Sevilla's Europa League Mastery Continues
With 16 minutes remaining in the Europa League final, a Sevilla free kick was half-cleared. Diego Carlos, with his back to goal and his right thigh heavily strapped, plunged backwards and hooked the ball over his shoulder. It was heading wide, but Inter Milan's Romelu Lukaku instinctively flicked out a foot and, having earlier scored in his 11th straight Europa League game, decided the destination of this season's title with a luckless own goal. To make it worse for Inter and Lukaku, Diego Carlos should have been sent off after three minutes for his takedown of the Belgian striker.
Not that Sevilla would care. Its record in this tournament is remarkable and getting better. Friday's 3-2 victory was its sixth success in six finals, a run that didn’t even begin until 2006. That is extraordinary dominance of a competition that is in its latter stages a knockout affair. What’s even more extraordinary is that at the beginning of this season, Sevilla offloaded 15 players and brought in 14. In leading the club to fourth place in La Liga (and thus qualification for the Champions League) and another Europa League title, manager Julen Lopetegui has restored his reputation after the shambles of his stint at Real Madrid, the appointment that had led to him being sacked by Spain on the eve of the 2018 World Cup.
Sevilla won its latest title the hard way, beating Wolves and Manchester United over the past week before facing Inter, whose run without silverware now stretches back to 2011. Antonio Conte, meanwhile, remains without a European success to his name, and without a trophy may find his future under discussion yet again. His relationship with the Inter board is not a happy one.
But Inter’s immediate frustration will be at referee Danny Makkelie, and his decision not to send off Diego Carlos. As Lukaku broke, Diego Carlos first pulled him back and then trod on his heel to concede his third penalty in three games in the final stages of the competition in Germany.

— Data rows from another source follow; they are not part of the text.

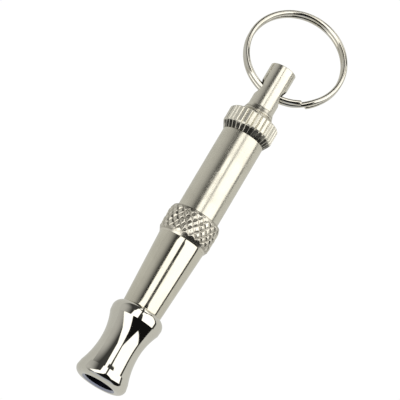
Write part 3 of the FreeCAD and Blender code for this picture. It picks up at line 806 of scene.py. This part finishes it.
# studio light: two soft boxes in an otherwise dim room, each the part of the sky inside its edges;
# an edge is a plane through the middle, given by the direction that points into the box
def makeLight():
    look = dict(
        boxLight=1.62, boxTint=(1.0, 0.985, 0.95), wallTint=(1.0, 0.99, 0.95), frontTint=(0.86, 0.90, 1.0),
        softness=0.018, dimFront=0.008, dimBack=0.055, leftGlow=0.56, frontGlow=0.62,
        # the overhead box reaches as far as any of the first three edges, and no further than the others
        overheadReach=((-0.05, -0.933, 0.356), (-0.563, -0.709, 0.425), (-0.787, -0.556, 0.267)),
        overheadEdges=((0.210, 0.977, 0.024), (0.56, 0.823, 0.098), (0.011, 0.996, 0.075), (0.5, 0, 0.86)),
        sideEdges=(
            (0.613, -0.702, -0.304), (-0.1, -0.985, -0.160), (0.8995, 0.1126, 0.4225), (0, 0.173, 0.985),
        ),
    )
    world = bpy.data.worlds.new("studio")
    bpy.context.scene.world = world
    world.use_nodes = True
    tree = world.node_tree
    direction = addNode(tree, "ShaderNodeTexCoord").outputs["Generated"]
    parts = addNode(tree, "ShaderNodeSeparateXYZ", {0: direction}).outputs

    def inside(edge):
        length = math.sqrt(sum(e * e for e in edge))
        unit = [e / length for e in edge]
        dot = addNode(tree, "ShaderNodeVectorMath", {0: direction, 1: unit}, operation="DOT_PRODUCT")
        return rangeOf(tree, dot.outputs["Value"], -look["softness"], look["softness"])

    def allOf(*masks):
        total = masks[0]
        for mask in masks[1:]:
            total = mathOf(tree, "MULTIPLY", total, mask)
        return total

    def anyOf(*masks):
        total = masks[0]
        for mask in masks[1:]:
            total = mathOf(tree, "MAXIMUM", total, mask)
        return total

    def scaledTint(tint, strength):
        return addNode(tree, "ShaderNodeVectorMath", {0: tint, 3: strength}, operation="SCALE").outputs[0]

    # beyond the ring the gap between the boxes opens, and a dark bar crosses them
    openGap = allOf(
        rangeOf(tree, parts["X"], 0.70, 0.74),
        rangeOf(tree, parts["X"], 0.90, 0.86),
        rangeOf(tree, parts["Y"], 0.05, 0.02),
        rangeOf(tree, parts["Y"], -0.40, -0.36),
    )
    bar = allOf(rangeOf(tree, parts["X"], 0.80, 0.82), rangeOf(tree, parts["X"], 0.90, 0.87))
    clear = mathOf(tree, "SUBTRACT", 1.0, anyOf(openGap, bar))
    reach = anyOf(*[inside(edge) for edge in look["overheadReach"]])
    overheadBox = allOf(reach, *[inside(edge) for edge in look["overheadEdges"]], clear)
    sideBox = allOf(*[inside(edge) for edge in look["sideEdges"]], clear)
    boxes = mathOf(tree, "MULTIPLY", anyOf(overheadBox, sideBox), look["boxLight"])
    # the wall on the left gets some light, more of it lower down; a window lights the room low in front
    left = mathOf(tree, "MULTIPLY", rangeOf(tree, parts["Y"], 0.46, 1.0), look["leftGlow"])
    dim = rangeOf(tree, parts["X"], -0.1, 0.25, look["dimFront"], look["dimBack"])
    front = allOf(rangeOf(tree, parts["X"], -0.74, -0.84), rangeOf(tree, parts["Z"], 0.50, 0.34))
    front = mathOf(tree, "MULTIPLY", front, look["frontGlow"])
    light = addNode(tree, "ShaderNodeVectorMath", {
        0: scaledTint(look["boxTint"], boxes), 1: scaledTint(look["wallTint"], anyOf(left, dim)),
    }, operation="MAXIMUM")
    light = addNode(tree, "ShaderNodeVectorMath", {
        0: light.outputs[0], 1: scaledTint(look["frontTint"], front),
    }, operation="MAXIMUM")
    tree.links.new(light.outputs[0], tree.nodes["Background"].inputs["Color"])


def makeCamera():
    view = dict(
        elevation=74.5, roll=30.7, distance=650.0, lens=266.0, sensor=36.0, target=(47.0, 1.3, 0.0),
        clip=(0.01, 20.0),
    )
    lift, roll = math.radians(view["elevation"]), math.radians(view["roll"])
    forward = Vector((math.cos(lift), 0, -math.sin(lift)))
    above = Vector((math.sin(lift), 0, math.cos(lift)))
    right = Vector((0, -1, 0))
    up = above * math.cos(roll) - right * math.sin(roll)
    across = right * math.cos(roll) + above * math.sin(roll)
    data = bpy.data.cameras.new("camera")
    data.lens, data.sensor_width = view["lens"], view["sensor"]
    data.clip_start, data.clip_end = view["clip"]
    camera = bpy.data.objects.new("camera", data)
    bpy.context.scene.collection.objects.link(camera)
    turn = Matrix((across, up, -forward)).transposed().to_4x4()
    place = (Vector(view["target"]) - forward * view["distance"]) * mm
    camera.matrix_world = Matrix.Translation(place) @ turn
    bpy.context.scene.camera = camera


makeFloor()
makeLight()
makeCamera()
bpy.context.scene.view_settings.view_transform = "Standard"
print("floor, light and camera set")
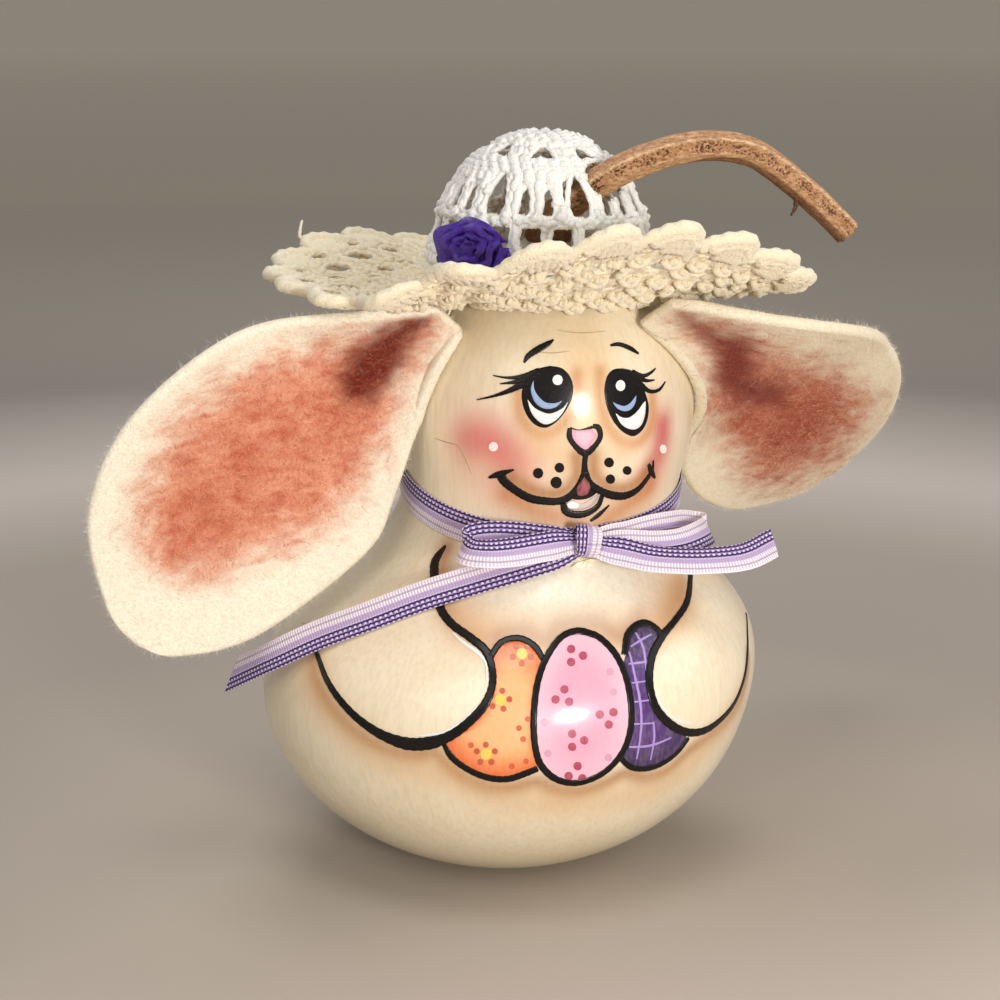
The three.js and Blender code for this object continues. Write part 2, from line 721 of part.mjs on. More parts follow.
const model = new THREE.Group();
const shell = gourdShell();
model.add(shell.piece);
model.add(stem());
model.add(seeds(shell.floorHeight));
model.add(hat());
model.add(rose());
model.add(ear("ear_left", earLeft));
model.add(ear("ear_right", earRight));
model.add(neckRibbon());
model.add(ribbonStrip("bow_loop_left", loopLeftRoute, 0));
model.add(ribbonStrip("bow_loop_right", loopRightRoute, 0));
model.add(ribbonStrip("bow_tail_left", tailLeftRoute, tailSlant));
model.add(ribbonStrip("bow_tail_right", tailRightRoute, tailSlant));
model.add(knot());
model.add(gluePad("bow_glue", 0, bandZ(0), bowGlueWidth, bowGlueHeight, ribbonGap + ribbonThickness + glueGap));
model.add(roseGlue());
for (const [name, shape] of [["ear_glue_left", earLeft], ["ear_glue_right", earRight]]) {
  const height = headHeight + shape.rootRise;
  model.add(gluePad(name, shape.rootAngle, height, earGlueWidth, earGlueHeight, glueGap));
}
for (const [i, angle] of hatGlueAngles.entries()) {
  model.add(gluePad(`hat_glue_${i + 1}`, angle, hatBaseHeight, hatGlueWidth, hatGlueHeight, glueGap));
}

export default model;
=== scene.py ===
# Painted gourd rabbit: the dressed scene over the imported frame.
# Shapes are worked out in millimetres, +Z up, with the rabbit facing -Y, and become metres in the meshes.
# Angles round the gourd are in degrees from -Y towards +X.

import math

import bmesh
import bpy
import numpy as np
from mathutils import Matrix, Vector, noise


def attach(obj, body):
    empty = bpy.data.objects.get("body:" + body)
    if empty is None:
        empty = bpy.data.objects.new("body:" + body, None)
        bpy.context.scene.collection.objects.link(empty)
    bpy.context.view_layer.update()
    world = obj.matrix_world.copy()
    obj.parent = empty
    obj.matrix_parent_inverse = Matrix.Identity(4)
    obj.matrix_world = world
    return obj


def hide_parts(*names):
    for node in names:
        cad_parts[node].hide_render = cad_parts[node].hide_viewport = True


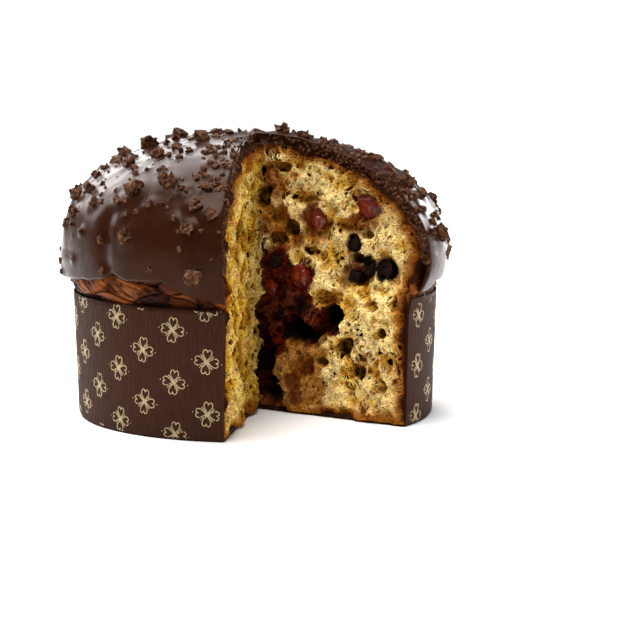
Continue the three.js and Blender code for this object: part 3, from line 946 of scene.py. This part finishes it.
def right_layers(r, z, lift, patches, place, seed):
    """The marbling, the amber and the dark red zones of the right cut, both partly painted shade of the
    wedge's deep corner, painted crevice shade in the red zone, and the stains round its pieces.
    """
    marbled = np.zeros(len(r))
    for at_r, at_z, reach in MARBLED:
        marbled = np.maximum(marbled, fade(np.hypot(r - at_r, z - at_z) - 7 * patches, 0.45 * reach, reach))
    amber_and_shade_share = zone_share(r, z, AMBER_AND_SHADE_ZONE, 6) + 0.8 * patches
    red_and_shade_share = zone_share(r, z, RED_AND_SHADE_ZONE, 6) + 0.55 * patches
    # Painted shade: near-black blots stand for the shaded crevices of the red zone.
    crevice_shade = fractal(place, 6, 3, seed + 14)
    layers = [
        (AMBER, 0.85 * smooth(amber_and_shade_share, 0.2, 0.7)),
        (TOAST, 0.9 * marbled * smooth(patches + lift * 0.1, -0.3, 0.1)),
        (RED_BROWN, 0.8 * smooth(amber_and_shade_share - 1.6 * patches, 0.3, 0.9) * smooth(-patches, -0.1, 0.25)),
        (RED_BROWN, 0.97 * smooth(red_and_shade_share, 0.35, 0.6)),
        (SPECK, 0.9 * smooth(red_and_shade_share, 0.45, 0.65) * smooth(crevice_shade, 0.0, 0.25)),
    ]
    for at_r, at_z in FRUIT + CHOCOLATE:
        near = fade(np.hypot(r - at_r, z - at_z), 7, 12)
        layers.append((RED_BROWN, 0.8 * near * smooth(patches, -0.25, 0.2)))
    for spot, size in zip(CHOCOLATE, CHOCOLATE_SIZES):
        layers.append((SPECK, fade(spot_distance(r, z, spot, size) + 0.9 * patches, 0.95, 1.25)))
    return layers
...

Lukaku converted for his 34th goal of the season, nut in truth it should have been worse for Sevilla. It was a cynical foul, not a genuine attempt to play the ball, and therefore shouldn’t have been subject to the double jeopardy law: it should have been a red card. Makkelie, perhaps, will claim that Sevilla players were getting back in the center, but Lukaku was moving into his shooting stride; this rather smacked of a referee swerving a big decision early in his first European final.
That was enough to pitch the game into anarchy. Makkelie didn’t give a penalty as a shot struck Diego Carlos’s hand in the box. The hand was by his side and, although it did twitch slightly toward the ball, given how little time he had to react that was probably the right decision–although it would absolutely have been a penalty this season in Serie A, where the law is interpreted far more strictly. Conte was understandably booked for his protests, but Makkelie then mystifyingly declined to book Lautaro Martinez for a blatant dive in the box. The Dutch official, weak and inconsistent, found himself surrounded after almost every decision. A physical squabble in the tunnel at halftime was the ultimate result.
And, amid it all, a reprieved Sevilla not merely equalized but took the lead with two Luuk De Jong headers. As it had after going behind against Manchester United, Sevilla rallied quickly, and leveled after 11 minutes, with de Jong powering in a near-post header from a Jesus Navas cross. His second came after 33 minutes, a superb back-post header arched back cross goal from Ever Banega’s free kick. Two minutes later, Inter had won a free kick and it was Diego Godin heading in Marcelo Brozovic’s delivery to become the sixth player to score in both a European Cup/Champions League and a UEFA Cup/Europa League final. He had scored in the 2014 Champions League final for Atletico Madrid. It was 2-2, a match almost entirely without structure, bubbling with malice and tremendously good fun.
The second half was only slightly less dramatic, even if it lacked the goals of the first. Even before Lukaku had put through his unlucky redirect, he had missed a one-on-one, denied by Sevilla goalkeeper Yassine Bounou. The look on his face afterwards was that of a man who feared he might be haunted by the miss. As it turned out, worse was to come, a desperately unfortunate end to the season for somebody who until the very end had been exceptional.
At the beginning of the season, it was asked whether Conte could free the club of the Pazza Inter–Crazy Inter–reputation and mentality, the sense that it is drawn inevitably to chaos and self-destruction. Here was the answer: no, he could not, not while Sevilla’s attraction to the Europa League remains as strong as ever.